The cottonwoods of Cottonwood Springs
An early start to beat the heat and do our longest-mileage day from Willow Springs to Cottonwood Springs and beyond.    We don't know exactly how many miles that was, but Mark had his GPS on and figures we did about 10 miles between the two springs, then after a long rest at Cottonwood Springs we walked another 2 miles to a camp spot on a minor-pour-off along the Esplanade.  The trail-finding was better today on the Esplanade, and at times quite clear (though there were still times where we lost the trail).  It was indeed a hot, cloudless day, and during our rest stops we sought shade, one time crouching under a large over-hanging boulder.  We arrived at Cottonwood early afternoon and enjoyed a long rest in the deep shade of an overhanging cliff by the cottonwood trees.  We napped a bit, ate some food, and I did a bit of watercolor sketching.

Mitch did gather and filter water from this spring as an emergency backup to his own supply from the river (as he only had the capacity to carry 6 liters), and described the taste as somewhat sulphuric.  His first taste of it he spat out immediately.  But in the end, he did have to make use of a bit of that water, though in small doses.  To my knowledge he did not suffer any ill effects.

At about 4:30pm, when the sun was getting low against the upper walls of the Canyon, we packed up and continued on the trail to find a camp spot for the night.  While Cottonwood Springs is a nice place to visit, there really are no flat areas for camping.  We ended up going about 2 miles before we encountered a nice flat sandstone drainage/pour-off to camp on.  We didn't bother setting up the tent for the first time this trip and instead enjoyed a night under the stars.

Day 7:

The Dome
Again an early start to beat the heat and resume our way along the trail (such as it is) to the "cubicle boulder" and up the final ascent to our car.  The morning sun offered a beautiful illumination of The Dome, and below us we could see our old friend, Tuckup Canyon.  We reached the "cubicle boulder" by 7:15am (a welcome sight) and found the clear trail up to the top of the rim.
Approaching the "cubicle boulder"



















Comments on Gear:

I would definitely recommend pants for this loop hike.  Though I had leggings, they were too warm to wear in hot weather and my skin would have greatly benefited from nylon or cotton pants.

It's a good thing we had the capacity to carry 10 liters of water each.  We used our 3-liter Camelbak bladders for hiking, we each had 6-liter MSR dromedary bags for our main water carrying (very durable!), and we each had a 1-liter Platypus water bottle for convenient drinking at camp.

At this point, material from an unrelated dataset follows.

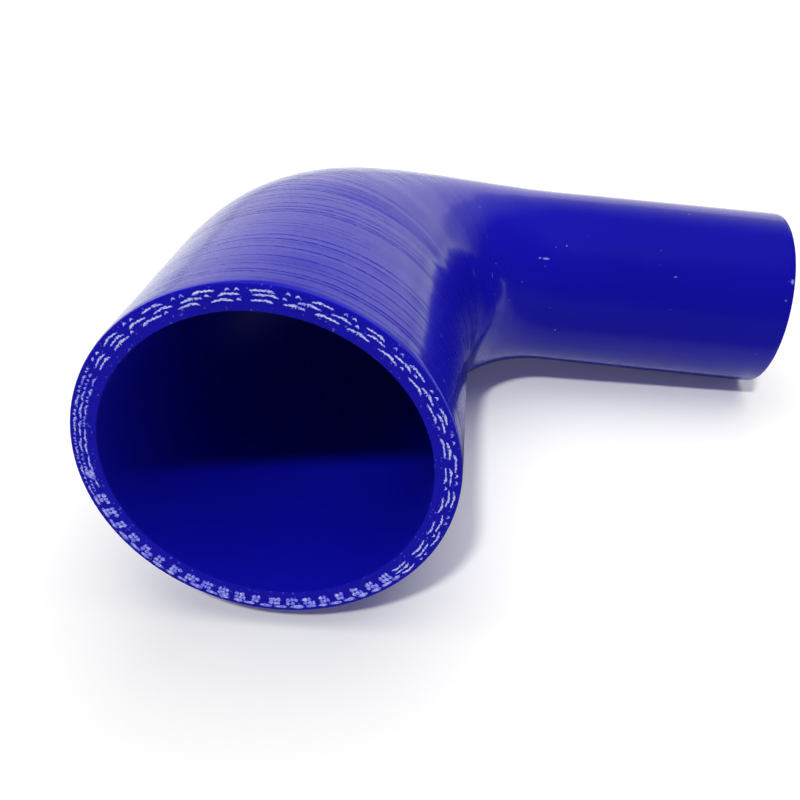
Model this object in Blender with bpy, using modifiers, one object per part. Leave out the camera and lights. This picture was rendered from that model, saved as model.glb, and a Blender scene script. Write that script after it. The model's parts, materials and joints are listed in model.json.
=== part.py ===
"""Silicone elbow hose: a 90 degree reducer, moulded in one piece, lying as it comes to rest.

The hose is worked out flat in its own plane, with the axes of its two legs crossing at the
origin. It is then tipped over to the side that it settles on and set down on Z = 0, with the
middle of its footprint at the origin and its large mouth facing -Y.
"""

import math

import bmesh
import bpy
from mathutils import Matrix, Vector

# The two pipes that the hose joins, which its bores fit over.
LARGE_BORE = 0.0635
SMALL_BORE = 0.0380

# One wall all along: three plies of fabric bonded in silicone.
WALL = 0.0052

# Each leg runs from the crossing of the two axes to its cut end.
LARGE_LEG = 0.1075
SMALL_LEG = 0.1210

# The bend is measured on the centreline. The bore keeps its large size for the taper's lead,
# and has come down to its small size where the bend ends.
BEND_RADIUS = 0.0605
BEND_ANGLE = math.radians(90.0)
TAPER_LEAD = 0.0080

# The knife leaves the cut ends square, with their sharp corners just taken off.
EDGE_BREAK = 0.0004

# Facets of the round sections, and stations along each stretch of the centreline.
SIDES = 64
LEG_STATIONS = 4
BEND_STATIONS = 26

# The finish in the photograph: deep blue, glossy rubber.
HOSE_COLOUR = (0.010, 0.009, 0.330, 1.0)
HOSE_ROUGHNESS = 0.30

COLLECTION_NAME = "silicone_elbow_hose"
HOSE_NAME = "elbow_hose"


def clear_scene():
    """Remove whatever the open file holds."""
    for old in list(bpy.data.objects):
        bpy.data.objects.remove(old, do_unlink=True)


def make_collection(name):
    """Add a collection to the scene."""
    collection = bpy.data.collections.new(name)
    bpy.context.scene.collection.children.link(collection)
    return collection


def hose_material():
    """Glossy deep blue silicone rubber."""
    material = bpy.data.materials.new("blue_silicone")
    material.use_nodes = True
    shader = material.node_tree.nodes["Principled BSDF"]
    shader.inputs["Base Color"].default_value = HOSE_COLOUR
    shader.inputs["Roughness"].default_value = HOSE_ROUGHNESS
    shader.inputs["Metallic"].default_value = 0.0
    material.diffuse_color = HOSE_COLOUR
    return material


def bend_tangent():
    """Length of each leg that the bend takes up, from the crossing of the axes."""
    return BEND_RADIUS * math.tan(BEND_ANGLE / 2.0)


def bend_point(turned):
    """Point on the centreline of the bend, after turning this far from the large leg."""
    along = BEND_RADIUS * math.sin(turned) - bend_tangent()
    across = BEND_RADIUS * (1.0 - math.cos(turned))
    return Vector((across, along, 0.0))


def smooth_step(share):
    """Rise from 0 to 1 that starts and ends level."""
    return share * share * (3.0 - 2.0 * share)


def bore_radius(turned):
    """Radius of the bore, after turning this far from the large leg."""
    large = LARGE_BORE / 2.0
    small = SMALL_BORE / 2.0
    taper_length = BEND_RADIUS * BEND_ANGLE - TAPER_LEAD
    share = (BEND_RADIUS * turned - TAPER_LEAD) / taper_length
    return large + (small - large) * smooth_step(max(share, 0.0))


def leg_stations(start, end, radius):
    """Even stations on a straight leg, each a point and the outer radius there."""
    stations = []
    for step in range(LEG_STATIONS + 1):
        point = start.lerp(end, step / LEG_STATIONS)
        stations.append((point, radius))
    return stations


def hose_stations():
    """Stations along the whole centreline, from the large mouth to the small end."""
    large_outer = LARGE_BORE / 2.0 + WALL
    small_outer = SMALL_BORE / 2.0 + WALL
    small_way = Vector((math.sin(BEND_ANGLE), math.cos(BEND_ANGLE), 0.0))
    large_mouth = Vector((0.0, -LARGE_LEG, 0.0))
    small_mouth = small_way * SMALL_LEG

    stations = leg_stations(large_mouth, bend_point(0.0), large_outer)
    for step in range(1, BEND_STATIONS):
        turned = BEND_ANGLE * step / BEND_STATIONS
        stations.append((bend_point(turned), bore_radius(turned) + WALL))
    stations += leg_stations(bend_point(BEND_ANGLE), small_mouth, small_outer)
    return stations


def outer_skin(stations):
    """Mesh of the outside of the hose: an open tube swept along the stations."""
    widest = max(radius for point, radius in stations)
    curve = bpy.data.curves.new("hose_centreline", "CURVE")
    curve.dimensions = "3D"
    curve.twist_mode = "Z_UP"
    curve.bevel_depth = widest
    curve.bevel_resolution = (SIDES - 4) // 2
    curve.use_fill_caps = False

    spline = curve.splines.new("POLY")
    spline.points.add(len(stations) - 1)
    for control, (point, radius) in zip(spline.points, stations):
        control.co = (point.x, point.y, point.z, 1.0)
        control.radius = radius / widest

    guide = bpy.data.objects.new("hose_centreline", curve)
    bpy.context.scene.collection.objects.link(guide)
    bpy.context.view_layer.update()
    evaluated = guide.evaluated_get(bpy.context.evaluated_depsgraph_get())
    mesh = bpy.data.meshes.new_from_object(evaluated)
    bpy.data.objects.remove(guide)
    bpy.data.curves.remove(curve)
    return mesh


def face_outwards(mesh):
    """Merge the seam of the sweep and turn every face away from the bore."""
    shell = bmesh.new()
    shell.from_mesh(mesh)
    bmesh.ops.remove_doubles(shell, verts=shell.verts, dist=0.00001)
    bmesh.ops.recalc_face_normals(shell, faces=shell.faces)
    first = min(shell.faces, key=lambda face: face.calc_center_median().y)
    centre = first.calc_center_median()
    if first.normal.dot(Vector((centre.x, 0.0, centre.z))) < 0.0:
        bmesh.ops.reverse_faces(shell, faces=shell.faces)
    shell.to_mesh(mesh)
    shell.free()


def add_wall(hose):
    """Give the skin its wall, inwards, and take the corners off the cut ends."""
    wall = hose.modifiers.new("wall", "SOLIDIFY")
    wall.thickness = WALL
    wall.offset = -1.0
    wall.use_even_offset = True
    wall.use_rim = True

    corners = hose.modifiers.new("edge_break", "BEVEL")
    corners.width = EDGE_BREAK
    corners.segments = 1
    corners.limit_method = "ANGLE"
    corners.angle_limit = math.radians(60.0)


def apply_modifiers(thing):
    """Replace the object's mesh by what its modifiers make of it."""
    bpy.context.view_layer.update()
    evaluated = thing.evaluated_get(bpy.context.evaluated_depsgraph_get())
    finished = bpy.data.meshes.new_from_object(evaluated)
    thing.modifiers.clear()
    rough = thing.data
    thing.data = finished
    bpy.data.meshes.remove(rough)


def signed_volume(corners):
    """Volume of the tetrahedron from the origin to a triangle of the surface."""
    first, second, third = corners
    return first.dot(second.cross(third)) / 6.0


def balance_point(mesh):
    """Centre of mass of the solid that the mesh encloses."""
    mesh.calc_loop_triangles()
    volume = 0.0
    moment = Vector()
    for triangle in mesh.loop_triangles:
        corners = [mesh.vertices[index].co for index in triangle.vertices]
        share = signed_volume(corners)
        volume += share
        moment += sum(corners, Vector()) * (share / 4.0)
    return moment / volume


def stands_over(face, balance):
    """True if the balance point is straight over this face when the face is underneath."""
    for edge in face.loops:
        start = edge.vert.co
        end = edge.link_loop_next.vert.co
        inwards = face.normal.cross(end - start)
        if inwards.dot(balance - start) < 0.0:
            return False
    return True


def resting_side(mesh):
    """Direction that points down when the hose has settled on its flatter side.

    A loose body settles on a face of its hull that has the balance point straight over it.
    Of those, the hose lies on the one that faces most nearly across the plane of the elbow.
    """
    balance = balance_point(mesh)
    hull = bmesh.new()
    hull.from_mesh(mesh)
    found = bmesh.ops.convex_hull(hull, input=hull.verts, use_existing_faces=False)
    outside = {piece for piece in found["geom"] if isinstance(piece, bmesh.types.BMFace)}
    settled = [face for face in outside if stands_over(face, balance)]
    lowest = min(settled, key=lambda face: face.normal.z)
    down = lowest.normal.copy()
    hull.free()
    return down


def lay_down(mesh):
    """Tip the hose onto its resting side and centre its footprint on the origin."""
    down = resting_side(mesh)
    tip = down.rotation_difference(Vector((0.0, 0.0, -1.0)))
    mesh.transform(tip.to_matrix().to_4x4())
    low = Vector([min(vertex.co[axis] for vertex in mesh.vertices) for axis in range(3)])
    high = Vector([max(vertex.co[axis] for vertex in mesh.vertices) for axis in range(3)])
    middle = (low + high) / 2.0
    mesh.transform(Matrix.Translation((-middle.x, -middle.y, -low.z)))


def make_elbow_hose(collection):
    """The hose itself, one solid with its bore open from end to end."""
    mesh = outer_skin(hose_stations())
    face_outwards(mesh)
    hose = bpy.data.objects.new(HOSE_NAME, mesh)
    collection.objects.link(hose)
    add_wall(hose)
    apply_modifiers(hose)
    lay_down(hose.data)
    hose.data.name = HOSE_NAME
    hose.data.materials.clear()
    hose.data.materials.append(hose_material())
    hose.data.shade_smooth()
    hose.data.set_sharp_from_angle(angle=math.radians(30.0))
    return hose


def main():
    clear_scene()
    collection = make_collection(COLLECTION_NAME)
    make_elbow_hose(collection)


main()
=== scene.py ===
"""Looks of the silicone elbow hose: its wrapped skin, smooth bore, cut ends and frayed yarn."""

import json
import math
import random

import bpy
import numpy as np
from bpy.props import FloatProperty, FloatVectorProperty, IntProperty, PointerProperty
from mathutils import Matrix, Vector, noise


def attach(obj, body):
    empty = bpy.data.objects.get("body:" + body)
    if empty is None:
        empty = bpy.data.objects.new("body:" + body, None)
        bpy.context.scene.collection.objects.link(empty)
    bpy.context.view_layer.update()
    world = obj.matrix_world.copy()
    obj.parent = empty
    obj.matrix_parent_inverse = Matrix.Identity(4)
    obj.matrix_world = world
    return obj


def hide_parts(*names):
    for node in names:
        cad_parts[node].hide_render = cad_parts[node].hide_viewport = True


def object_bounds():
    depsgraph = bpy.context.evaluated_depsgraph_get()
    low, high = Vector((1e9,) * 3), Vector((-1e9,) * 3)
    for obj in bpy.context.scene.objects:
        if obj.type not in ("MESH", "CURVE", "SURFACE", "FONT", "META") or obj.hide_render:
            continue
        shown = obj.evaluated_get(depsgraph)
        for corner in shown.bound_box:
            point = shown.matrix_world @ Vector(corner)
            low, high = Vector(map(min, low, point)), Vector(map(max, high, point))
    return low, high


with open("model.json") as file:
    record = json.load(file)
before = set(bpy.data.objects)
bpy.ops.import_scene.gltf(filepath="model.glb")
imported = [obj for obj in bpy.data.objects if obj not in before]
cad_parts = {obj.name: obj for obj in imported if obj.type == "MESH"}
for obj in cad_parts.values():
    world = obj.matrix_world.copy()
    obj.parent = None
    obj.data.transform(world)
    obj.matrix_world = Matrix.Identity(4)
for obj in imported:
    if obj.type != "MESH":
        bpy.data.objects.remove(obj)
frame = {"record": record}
CAD_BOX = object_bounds()
MOUNTS = {mount["name"]: mount for mount in frame["record"]["mounts"]}

bl_info = {
    "name": "Silicone Elbow Hose",
    "version": (1, 0, 0),
    "blender": (4, 5, 0),
    "location": "View3D > Sidebar > Elbow Hose",
    "description": "Models a reinforced silicone reducing elbow and the studio it lies in",
    "category": "Add Mesh",
}

MM = 0.001
BODY = "root"
NODE = "elbow_hose"


# Settings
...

We had stove problems (a new Snowpeak LiteMax stove) that crippled us but did not put us off our feed.  The stove would start out with a strong flame but would diminish to a small flame and sometimes go out altogether.  Sometimes it helped to let the stove cool, remove it from the fuel canister, shake the canister, reassemble, and re-light the stove.  When we got home we returned the stove to Summit Hut and they graciously accepted the return and we paid the difference for a Jetboil stove.  Mitch had along a Jetboil stove with no problems whatsoever.

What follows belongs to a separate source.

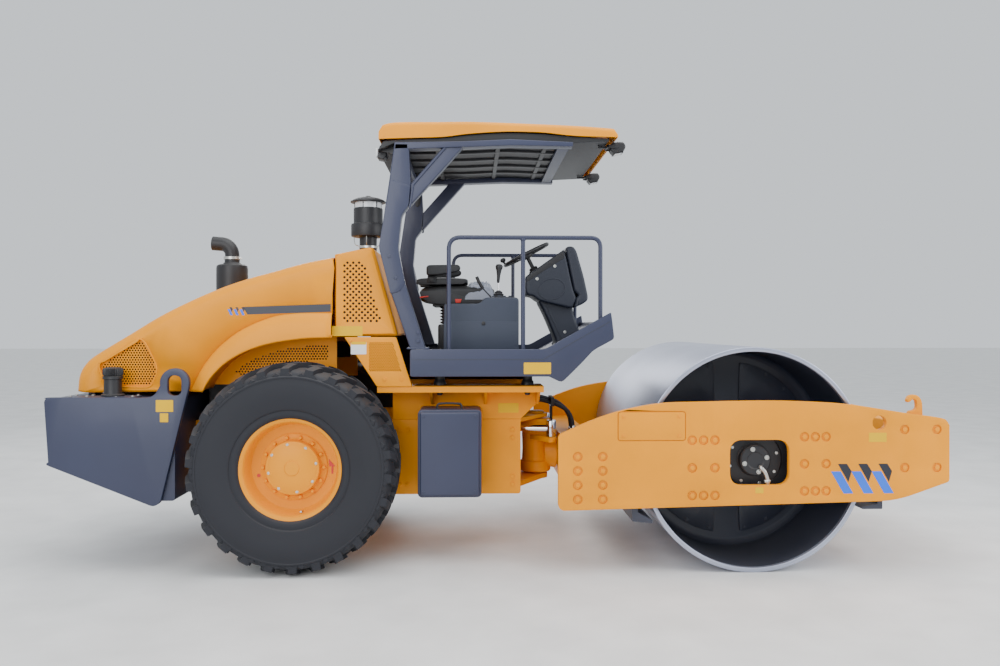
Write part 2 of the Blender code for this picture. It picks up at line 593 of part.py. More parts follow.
def build_rops():
    """One welded frame: two cranked posts, two roof beams, two braces and their cross members."""
    near = ROPS_Y
    far = ROPS_Y + ROPS_WIDTH
    foot = DECK_TOP + GAP
    post = [(-0.598, foot), (-0.492, foot), (-0.646, 1.995), (-0.683, 2.202), (-0.661, 2.437),
            (-0.610, 2.503), (-0.595, 2.658), (-0.610, 2.906), (-0.709, 2.906), (-0.742, 2.701),
            (-0.815, 2.216), (-0.735, 1.899)]
    beam = [(-0.709, 2.895), (-0.235, 2.915), (0.105, 2.930), (0.539, 2.925)] + BEAM_TOP[::-1]
    brace = [(-0.605, 2.509), (-0.598, 2.665), (-0.361, 2.925), (-0.225, 2.925)]
    frame = None
    pieces = []
    for sign in SIDES.values():
        for outline in (post, beam, brace):
            piece = prism("rops", outline, *span(sign, near, far), material="blue_grey")
            if frame is None:
                frame = piece
            else:
                pieces.append(piece)
    reach = (-near - 0.010, near + 0.010)
    pieces.append(box("cross", (-0.700, -0.625), reach, (2.830, 2.900)))
    pieces.append(box("cross", (0.440, 0.520), reach, (2.928, 2.952)))
    union(frame, *pieces)
    frame.name = "rops_frame"


def build_roof():
    low = [(0.850, 2.994)] + ROOF_UNDER + [(-0.820, 2.970)]
    high = [(-0.776, 3.103), (-0.132, 3.112), (0.313, 3.098), (0.610, 3.086), (0.833, 3.073), (0.860, 3.040)]
    prism("roof", low + high, -ROOF_HALF, ROOF_HALF, material="yellow")
    liner = [(x, z - 2 * GAP) for x, z in ROOF_UNDER] + [(-0.790, 2.960), (-0.830, 2.880), (-0.790, 2.890)]
    liner += [(x, z + 2 * GAP) for x, z in BEAM_TOP] + [(0.800, 2.970)]
    prism("roof_liner", liner, -ROOF_HALF + 0.020, ROOF_HALF - 0.020, material="black")


def bend_points(corner, start, end, radius, steps=5):
    """Points of a bend at a corner between two straight runs."""
    corner = Vector(corner)
    first = (Vector(start) - corner).normalized() * radius
    last = (Vector(end) - corner).normalized() * radius
    points = []
    for step in range(steps + 1):
        share = step / steps
        points.append(corner + first * (1 - share) ** 2 + last * share ** 2)
    return points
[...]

This was the maiden voyage of our new backpacks, the Deuter ACT Lite (Mark has the men's version and I have the women's).  These replace backpacks we bought in 1999 (now retired to full-time climbing packs).  We chose these Deuter packs because they are light weight yet have a large carrying capacity.  I also have a small waist and was pleased that the waist belt fit me perfectly.  And the final strong advantage of this pack over all the others we looked at is the adjustable torso fit.  I am small but I have a long torso, and it's wonderful to be able to customize the fit of this pack.  Though common to most packs these days, the facility for a hydration bladder was another bonus for us (as our 1999-era packs lack that feature).  In all the packs carried our loads wonderfully and comfortably, we couldn't be happier.  My pack did sustain a bit of damage from hauling it up a couple pour-offs in the trail, but that can be fixed with taffeta tape.

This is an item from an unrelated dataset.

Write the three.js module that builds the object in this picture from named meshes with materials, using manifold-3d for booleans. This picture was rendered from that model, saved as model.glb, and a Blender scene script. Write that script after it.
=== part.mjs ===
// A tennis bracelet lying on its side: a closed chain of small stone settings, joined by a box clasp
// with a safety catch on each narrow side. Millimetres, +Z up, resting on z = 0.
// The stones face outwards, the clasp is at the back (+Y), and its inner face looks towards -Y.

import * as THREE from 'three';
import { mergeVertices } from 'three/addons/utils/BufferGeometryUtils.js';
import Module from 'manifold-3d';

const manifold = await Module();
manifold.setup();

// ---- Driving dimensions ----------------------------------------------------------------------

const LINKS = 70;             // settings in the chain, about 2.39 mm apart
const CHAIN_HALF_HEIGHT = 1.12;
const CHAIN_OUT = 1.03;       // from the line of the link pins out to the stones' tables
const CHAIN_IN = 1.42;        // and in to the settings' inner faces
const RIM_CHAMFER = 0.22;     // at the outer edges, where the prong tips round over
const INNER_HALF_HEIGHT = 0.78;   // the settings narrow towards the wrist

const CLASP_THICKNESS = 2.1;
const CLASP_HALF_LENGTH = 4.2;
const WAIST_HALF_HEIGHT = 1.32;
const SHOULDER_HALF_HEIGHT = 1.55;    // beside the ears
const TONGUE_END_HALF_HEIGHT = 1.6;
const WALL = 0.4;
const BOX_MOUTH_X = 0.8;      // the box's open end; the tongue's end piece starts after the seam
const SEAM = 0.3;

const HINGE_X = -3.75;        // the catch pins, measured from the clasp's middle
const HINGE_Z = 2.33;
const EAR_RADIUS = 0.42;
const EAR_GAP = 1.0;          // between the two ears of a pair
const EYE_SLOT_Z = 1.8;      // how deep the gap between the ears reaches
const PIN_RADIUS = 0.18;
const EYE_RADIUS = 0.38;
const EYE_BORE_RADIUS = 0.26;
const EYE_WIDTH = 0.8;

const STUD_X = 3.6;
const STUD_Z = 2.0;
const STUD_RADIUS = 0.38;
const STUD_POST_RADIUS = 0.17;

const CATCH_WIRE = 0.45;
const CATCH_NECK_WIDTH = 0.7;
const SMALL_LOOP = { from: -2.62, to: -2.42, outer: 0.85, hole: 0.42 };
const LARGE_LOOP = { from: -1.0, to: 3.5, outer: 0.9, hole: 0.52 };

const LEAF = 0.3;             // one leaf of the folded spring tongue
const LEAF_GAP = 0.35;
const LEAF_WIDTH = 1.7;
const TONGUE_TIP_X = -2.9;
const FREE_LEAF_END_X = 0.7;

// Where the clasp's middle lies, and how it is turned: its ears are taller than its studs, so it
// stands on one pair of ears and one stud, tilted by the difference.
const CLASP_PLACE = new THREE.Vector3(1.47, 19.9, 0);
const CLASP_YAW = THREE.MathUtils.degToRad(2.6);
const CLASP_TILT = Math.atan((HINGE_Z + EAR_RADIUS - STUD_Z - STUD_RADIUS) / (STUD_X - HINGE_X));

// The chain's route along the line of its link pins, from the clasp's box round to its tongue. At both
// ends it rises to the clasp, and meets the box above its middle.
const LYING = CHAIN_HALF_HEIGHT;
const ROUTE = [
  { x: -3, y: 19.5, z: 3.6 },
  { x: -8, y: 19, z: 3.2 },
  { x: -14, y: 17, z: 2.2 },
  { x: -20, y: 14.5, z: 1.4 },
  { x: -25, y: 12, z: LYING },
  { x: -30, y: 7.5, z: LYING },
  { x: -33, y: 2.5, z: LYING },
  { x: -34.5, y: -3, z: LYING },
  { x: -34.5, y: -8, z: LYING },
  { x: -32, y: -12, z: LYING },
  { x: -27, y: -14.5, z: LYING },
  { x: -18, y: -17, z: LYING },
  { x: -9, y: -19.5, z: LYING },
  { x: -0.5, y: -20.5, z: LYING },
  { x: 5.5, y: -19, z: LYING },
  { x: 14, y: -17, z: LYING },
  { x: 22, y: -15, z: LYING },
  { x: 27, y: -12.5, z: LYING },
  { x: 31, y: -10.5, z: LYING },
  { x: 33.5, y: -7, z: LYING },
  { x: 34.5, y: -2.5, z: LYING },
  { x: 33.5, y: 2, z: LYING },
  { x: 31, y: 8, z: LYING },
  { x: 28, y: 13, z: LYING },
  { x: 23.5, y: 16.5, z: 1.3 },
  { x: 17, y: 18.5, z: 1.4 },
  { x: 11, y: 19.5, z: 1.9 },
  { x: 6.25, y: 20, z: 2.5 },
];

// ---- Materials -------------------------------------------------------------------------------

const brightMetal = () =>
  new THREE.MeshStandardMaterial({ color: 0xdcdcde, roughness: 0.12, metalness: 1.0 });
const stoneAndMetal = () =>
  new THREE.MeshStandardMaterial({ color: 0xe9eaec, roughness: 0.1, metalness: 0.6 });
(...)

This was also the maiden voyage of our new tent (to replace, yes, our 1999-era backpacking tent--North Face Slickrock--which now leaks), a Mountain Hardware Archer 2 backpacking tent.  It's apparently a new tent design for them, and though a bit unusual in shape, is very easy to assemble once you get the hang of it.  It's bulkier than our Slickrock to carry but not too much heavier.  It's certainly roomier inside, thanks to the near-vertical walls.  We did not test it in rain, but I expect it will do well.  We're pleased.

I always bring a second pair of shoes on my backpack trips, usually for wearing at camp.  I usually bring Chacos, but this time I brought my relatively new Vibram Five Fingers KSO Treks.  Though I am reluctant to get these wet (where I wouldn't hesitate with Chacos), they are much lighter than Chacos to carry and extremely comfortable to wear.  They are very grippy on rock, too.  I did the little hike up Fern Glen Canyon in these and they were great.  They are now my second-shoe-of-choice for backpacking trips.  My main hiking shoe is the La Sportiva Wildcat trail running shoe.  Lots of cushion, and very light-weight.  I have loooong ago shed the popular hiking boot. Those are heavy and guaranteed to put blisters on your feet!

This was a great hike and wonderfully isolated.  Of course, with such isolation comes a huge responsibility to keep yourself healthy and able-bodied!  Any illness or injury could be disastrous.  But that is part of the adventure, isn't it?